Directive> Take the data below and repeat it exactly.

Data block>
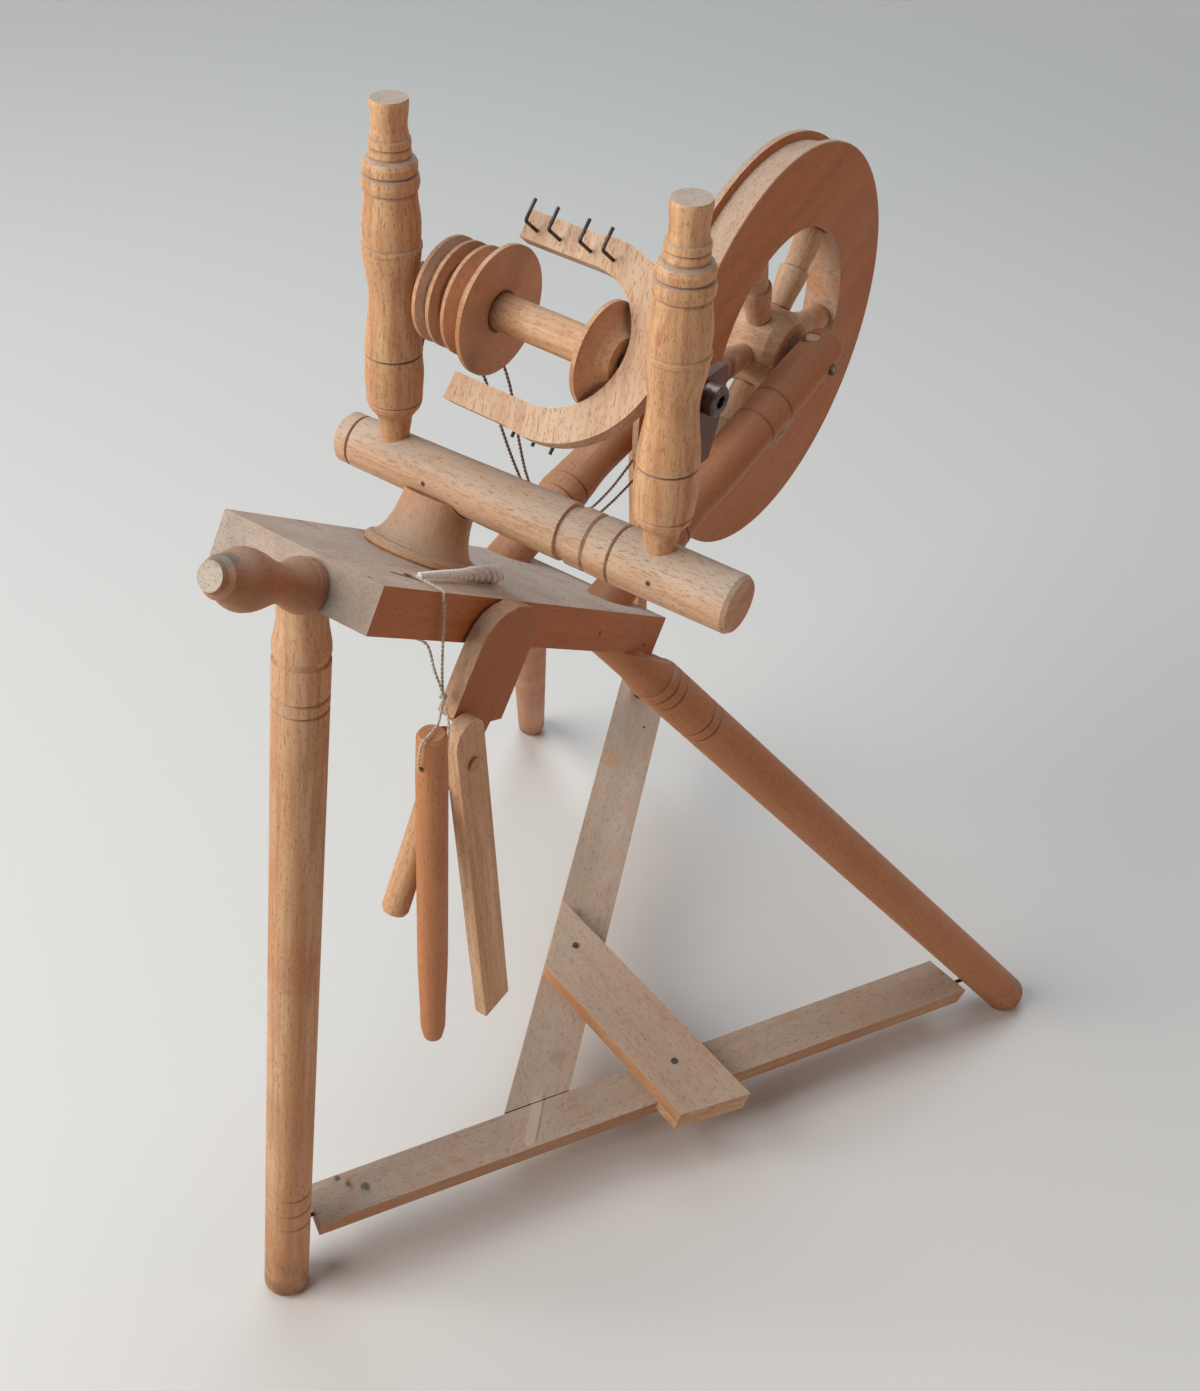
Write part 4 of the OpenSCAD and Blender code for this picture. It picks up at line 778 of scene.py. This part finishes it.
def make_floor():
    """A plain pale floor; far from the object the camera sees it as pale as the backdrop."""
    bpy.ops.mesh.primitive_plane_add(size=FLOOR_SIZE, location=(0, 0, 0))
    floor = bpy.context.object
    floor.name = "floor"
    p = Paint("floor_pale")
    floor.data.materials.append(p.finish(FLOOR_COLOR, 0.9, specular=0.1))
    glow = p.node("Emission", (BACKDROP, BACKDROP_LEVEL))
    away = p.step(p.measure("LENGTH", p.place), FADE_FROM, FADE_TO)
    seen = p.math("MULTIPLY", away, p.node("LightPath").outputs["Is Camera Ray"])
    mixed = p.node("MixShader", (seen, p.shader.outputs["BSDF"], glow.outputs[0]))
    p.set(p.out.inputs["Surface"], mixed.outputs[0])


AMBIENT = (0.84, 0.93, 1.0, 1.0)
AMBIENT_LEVEL = 0.085
LIGHT_AIM = Vector((0, 0, 0.2))
# name, place, size in metres, watts, colour, spread in degrees
LIGHTS = (("key", (-1.3, 0.8, 1.2), 1.4, 34.0, (1.0, 0.985, 0.95), 180.0),
          ("sky", (0.5, 0.5, 2.2), 1.6, 24.0, (0.78, 0.91, 1.0), 180.0),
          ("warm_side", (0.6, -1.5, 0.55), 1.2, 2.9, (1.0, 0.44, 0.20), 140.0))


def make_world():
    """A faint cool world that the camera and glossy surfaces see as a pale backdrop."""
    world = bpy.data.worlds.new("studio")
    bpy.context.scene.world = world
    world.use_nodes = True
    nodes, links = world.node_tree.nodes, world.node_tree.links
    ambient = nodes["Background"]
    ambient.inputs["Color"].default_value = AMBIENT
    ambient.inputs["Strength"].default_value = AMBIENT_LEVEL
    seen = nodes.new("ShaderNodeBackground")
    seen.inputs["Color"].default_value = BACKDROP
    seen.inputs["Strength"].default_value = BACKDROP_LEVEL
    ray = nodes.new("ShaderNodeLightPath")
    either = nodes.new("ShaderNodeMath")
    either.operation = "MAXIMUM"
    links.new(ray.outputs["Is Camera Ray"], either.inputs[0])
    links.new(ray.outputs["Is Glossy Ray"], either.inputs[1])
    mixed = nodes.new("ShaderNodeMixShader")
    for i, socket in enumerate((either.outputs[0], ambient.outputs[0], seen.outputs[0])):
        links.new(socket, mixed.inputs[i])
    links.new(mixed.outputs[0], nodes["World Output"].inputs["Surface"])


def make_lights():
    """The area lights, all turned towards the object."""
    for name, place, size, power, color, spread in LIGHTS:
        data = bpy.data.lights.new(name, "AREA")
        data.size = size
        data.energy = power
        data.color = color
        data.spread = math.radians(spread)
        light = bpy.data.objects.new(name, data)
        light.location = place
        light.rotation_euler = (LIGHT_AIM - Vector(place)).to_track_quat("-Z", "Y").to_euler()
        bpy.context.scene.collection.objects.link(light)


make_floor()
make_world()
make_lights()
bpy.context.scene.view_settings.view_transform = "Standard"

Response>
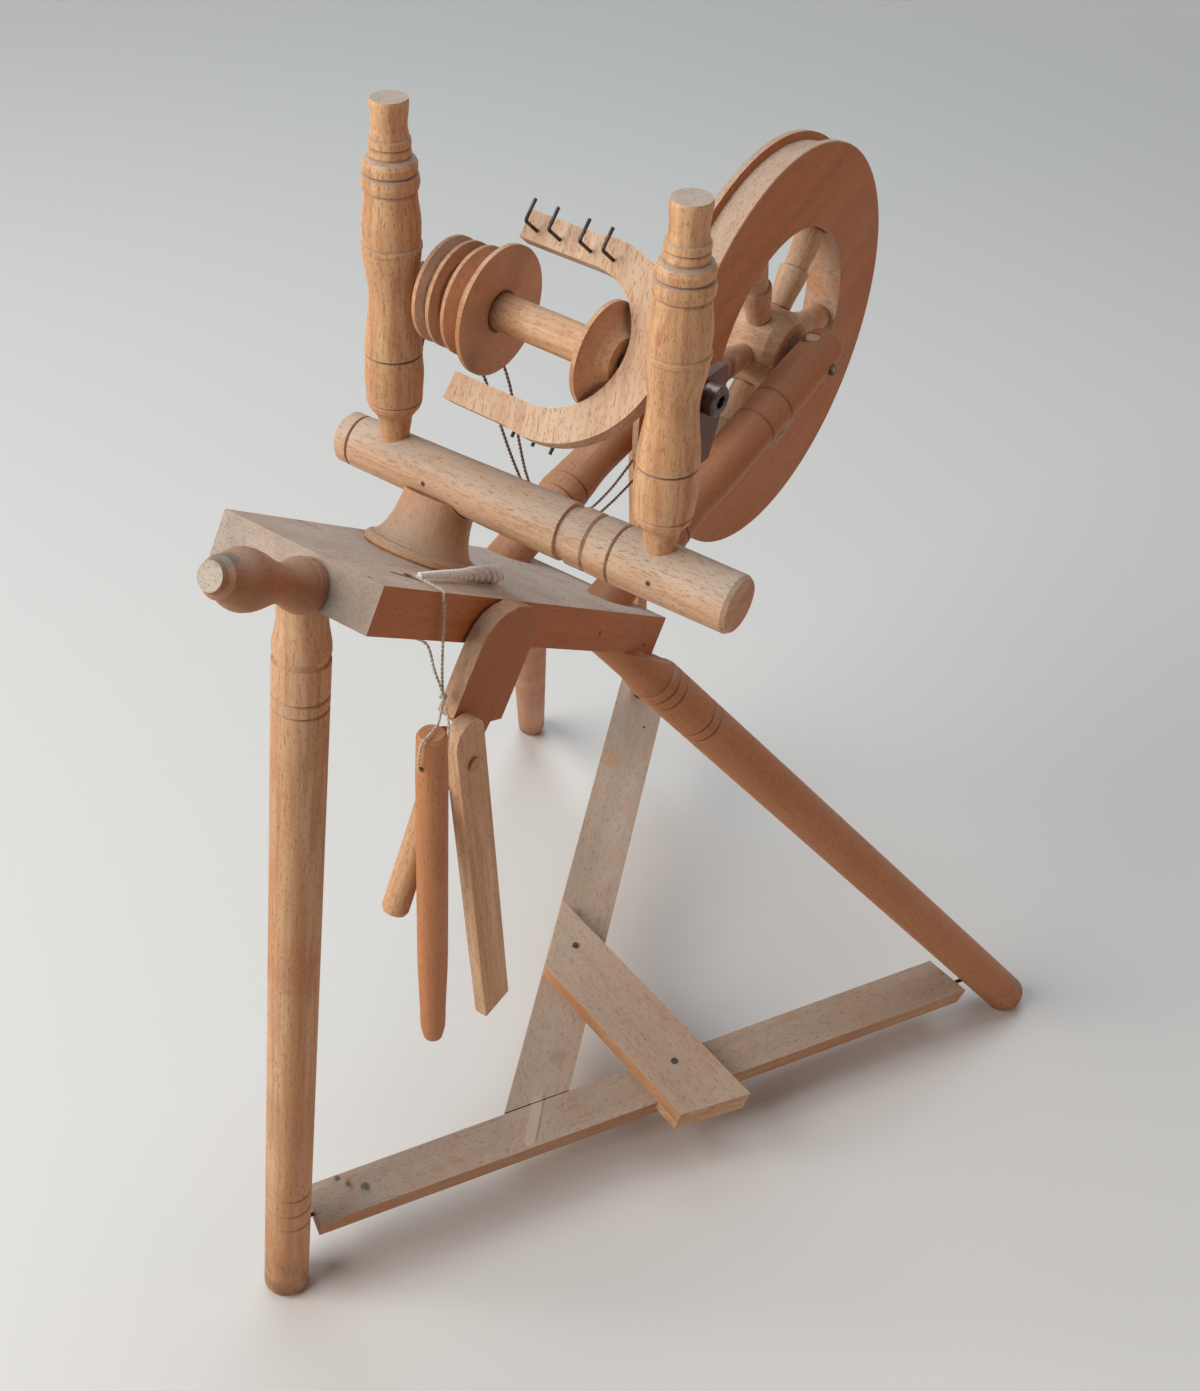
Write part 4 of the OpenSCAD and Blender code for this picture. It picks up at line 778 of scene.py. This part finishes it.
def make_floor():
    """A plain pale floor; far from the object the camera sees it as pale as the backdrop."""
    bpy.ops.mesh.primitive_plane_add(size=FLOOR_SIZE, location=(0, 0, 0))
    floor = bpy.context.object
    floor.name = "floor"
    p = Paint("floor_pale")
    floor.data.materials.append(p.finish(FLOOR_COLOR, 0.9, specular=0.1))
    glow = p.node("Emission", (BACKDROP, BACKDROP_LEVEL))
    away = p.step(p.measure("LENGTH", p.place), FADE_FROM, FADE_TO)
    seen = p.math("MULTIPLY", away, p.node("LightPath").outputs["Is Camera Ray"])
    mixed = p.node("MixShader", (seen, p.shader.outputs["BSDF"], glow.outputs[0]))
    p.set(p.out.inputs["Surface"], mixed.outputs[0])


AMBIENT = (0.84, 0.93, 1.0, 1.0)
AMBIENT_LEVEL = 0.085
LIGHT_AIM = Vector((0, 0, 0.2))
# name, place, size in metres, watts, colour, spread in degrees
LIGHTS = (("key", (-1.3, 0.8, 1.2), 1.4, 34.0, (1.0, 0.985, 0.95), 180.0),
          ("sky", (0.5, 0.5, 2.2), 1.6, 24.0, (0.78, 0.91, 1.0), 180.0),
          ("warm_side", (0.6, -1.5, 0.55), 1.2, 2.9, (1.0, 0.44, 0.20), 140.0))


def make_world():
    """A faint cool world that the camera and glossy surfaces see as a pale backdrop."""
    world = bpy.data.worlds.new("studio")
    bpy.context.scene.world = world
    world.use_nodes = True
    nodes, links = world.node_tree.nodes, world.node_tree.links
    ambient = nodes["Background"]
    ambient.inputs["Color"].default_value = AMBIENT
    ambient.inputs["Strength"].default_value = AMBIENT_LEVEL
    seen = nodes.new("ShaderNodeBackground")
    seen.inputs["Color"].default_value = BACKDROP
    seen.inputs["Strength"].default_value = BACKDROP_LEVEL
    ray = nodes.new("ShaderNodeLightPath")
    either = nodes.new("ShaderNodeMath")
    either.operation = "MAXIMUM"
    links.new(ray.outputs["Is Camera Ray"], either.inputs[0])
    links.new(ray.outputs["Is Glossy Ray"], either.inputs[1])
    mixed = nodes.new("ShaderNodeMixShader")
    for i, socket in enumerate((either.outputs[0], ambient.outputs[0], seen.outputs[0])):
        links.new(socket, mixed.inputs[i])
    links.new(mixed.outputs[0], nodes["World Output"].inputs["Surface"])


def make_lights():
    """The area lights, all turned towards the object."""
    for name, place, size, power, color, spread in LIGHTS:
        data = bpy.data.lights.new(name, "AREA")
        data.size = size
        data.energy = power
        data.color = color
        data.spread = math.radians(spread)
        light = bpy.data.objects.new(name, data)
        light.location = place
        light.rotation_euler = (LIGHT_AIM - Vector(place)).to_track_quat("-Z", "Y").to_euler()
        bpy.context.scene.collection.objects.link(light)


make_floor()
make_world()
make_lights()
bpy.context.scene.view_settings.view_transform = "Standard"